No price point for the new game, “Super Mario Run,” was announced but Miyamoto made it clear that it would be a set price. One price to play as much as you like. No pay-to-play, which has been the popular business model for mobile gaming in recent years.

With the media and crowd all feeling reminiscent of their childhoods, Cook took the opportunity to announce Apple’s contribution to “ConnectED,” a national initiative from the government and leading tech companies to bring technology to underserved schools.

Cook said Apple would support 114 schools. 4500 teachers will receive Mac computers and iPads, 50,000 students will receive iPads.

Switching gears Cook brought out yet another guest speaker, Jeff Williams, Apple COO, to announce the new Apple Watch.

The new Apple Watch, at first glance, has minimal aesthetic difference from the original apple watch. But internally with will have a new operating system dubbed, WatchOS 3. The original Apple watch — now called the apple watch series 1 — is only 18 months into its lifecycle.

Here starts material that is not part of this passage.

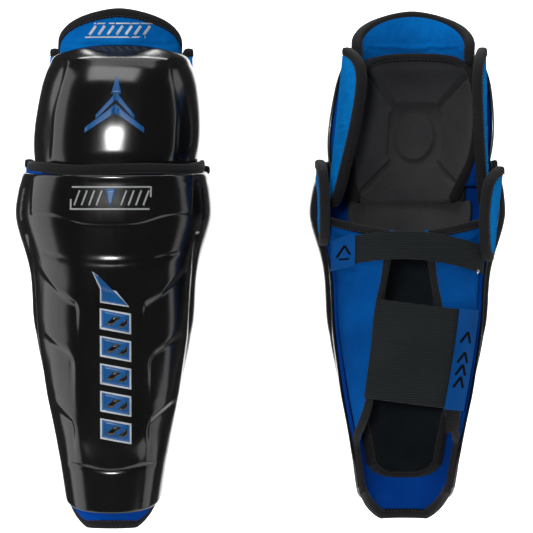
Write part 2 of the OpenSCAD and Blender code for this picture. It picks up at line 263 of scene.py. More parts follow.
def outward(verts, faces):
    """True if the faces of a closed mesh point outwards."""
    a, b, c = (verts[faces[:, k]] for k in (0, 1, 2))
    d = verts[faces[:, 3]]
    return np.einsum("ij,ij->", np.cross(a, b), c) + np.einsum("ij,ij->", np.cross(a, c), d) > 0


def slab(name, side, place, size, step, outer, inner, rim, material):
    verts, faces, border = slab_arrays(place, size, step, outer, inner, rim)
    if not outward(verts, faces):
        faces = faces[:, ::-1]
    o = mesh_object(name, side, verts, faces.tolist(), [material])
    BORDER[o.name] = [o.data.vertices[int(k)].co.copy() for k in border]
    return o


COVER_FRAMES = 18       # how long a cover's simulation runs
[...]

The Series 2 Apple Watch, as it’s called, will have some measurable internal differences, the least of which is new S2 dual core processor and new graphics processing unit(GPU), which will allow the series 2 to render 60 frames a second.

On top of improved chips, the series 2 Apple Watch, now boast waterproof up to 50 meters. No more worrying about forgetting to take your Apple watch off before going for a swim. The display is also much improved; it is twice as bright as the previous model.

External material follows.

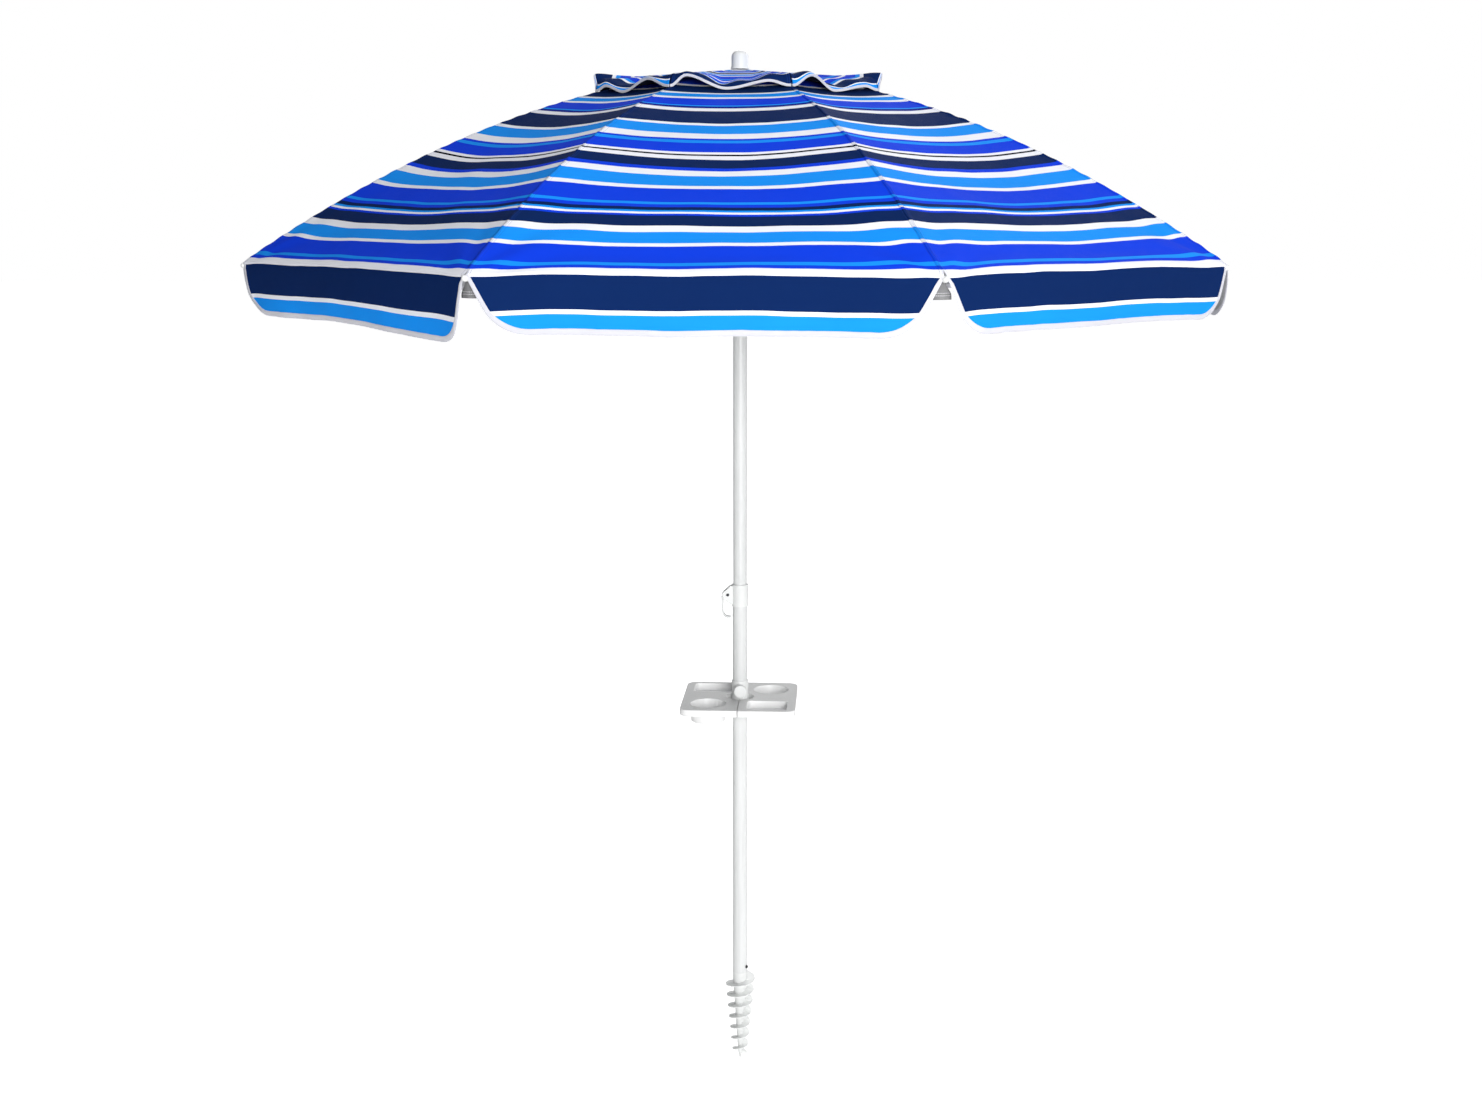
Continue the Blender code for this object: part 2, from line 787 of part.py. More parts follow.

“It makes all the difference when you’re outside in the bright sun,” Williams said.

The Apple Watch Series 2 is set to receive a premium Nike-branded plus model which will cater to the runner with a unique breathable band and watch faces to make view workout statistics easier.

Preorders for the Apple Watch will start this Friday, with a starting price of $369. The Nike plus version won’t be available until late October, at the same price point.

A familiar device gets a facelift

The iPhone 7, the star of the show, upstaged all the guest speakers and celebrities. With the announcement of 1 billion iPhones sold and a brief overview to the tweaks in the new iOS 10, Phil Schiller, vice president of worldwide market at Apple, took the stage to detail what is new in the iPhone 7 and 7 Plus: simply, everything.

In addition to the silver, gold and rose gold, the new iPhone 7 and 7 Plus will come in jet black and matte black. The jet-black is a high gloss finish with a stainless steel Apple logo, reminiscent of the older model iPhones, except shinier. The matte black will presumably take the spot of the current space grey.

The external design stays relatively unchanged in the iPhone 7. The antenna will now be fully integrated and it will feature a slightly protruding camera port that is machined into the body of the phone. The body will also be water and dust resistant, rated to IP67 standard.

The iPhone 7 Plus get extra special treatment when it comes to the camera. It will feature two-camera lens: a wide angle — like that on the iPhone 7 — and a telephoto camera.

Ian Spalter, head of Instagram, came out in a colorful shirt to demonstrate the wide, dynamic range of the new smartphone’s camera.

Joe Schiller took the stage back and quickly switched the attention from the optical prowess of the new iPhone to the audio.  It will have, for the first time, full stereo sound. This will make it much easier to share annoying YouTube videos with colleagues and peers.

This transitioned nicely into the controversy at hand: the headphone jack. Apple’s newest iPhone 7 and 7 Plus will not have a headphone jack. It will have just the lightning charging port. It will, however, ship with lightning connected headphones and a lightning-to-headphone-jack adapter. 

In an attempt to deal the deathblow to the headphones of old, Apple unveiled the Airpots, a wireless set of headphones with five hours battery life and carry case that doubles as a charger.

The media reeling from being bombarded with tech jargon and announcements, Tim Cook took the stage one last time. He shared some seemingly heartfelt sentiments about the power of music, one of the key ideals of the brand, and then introduced SIA to the stage for one of her trademark bizarre performances.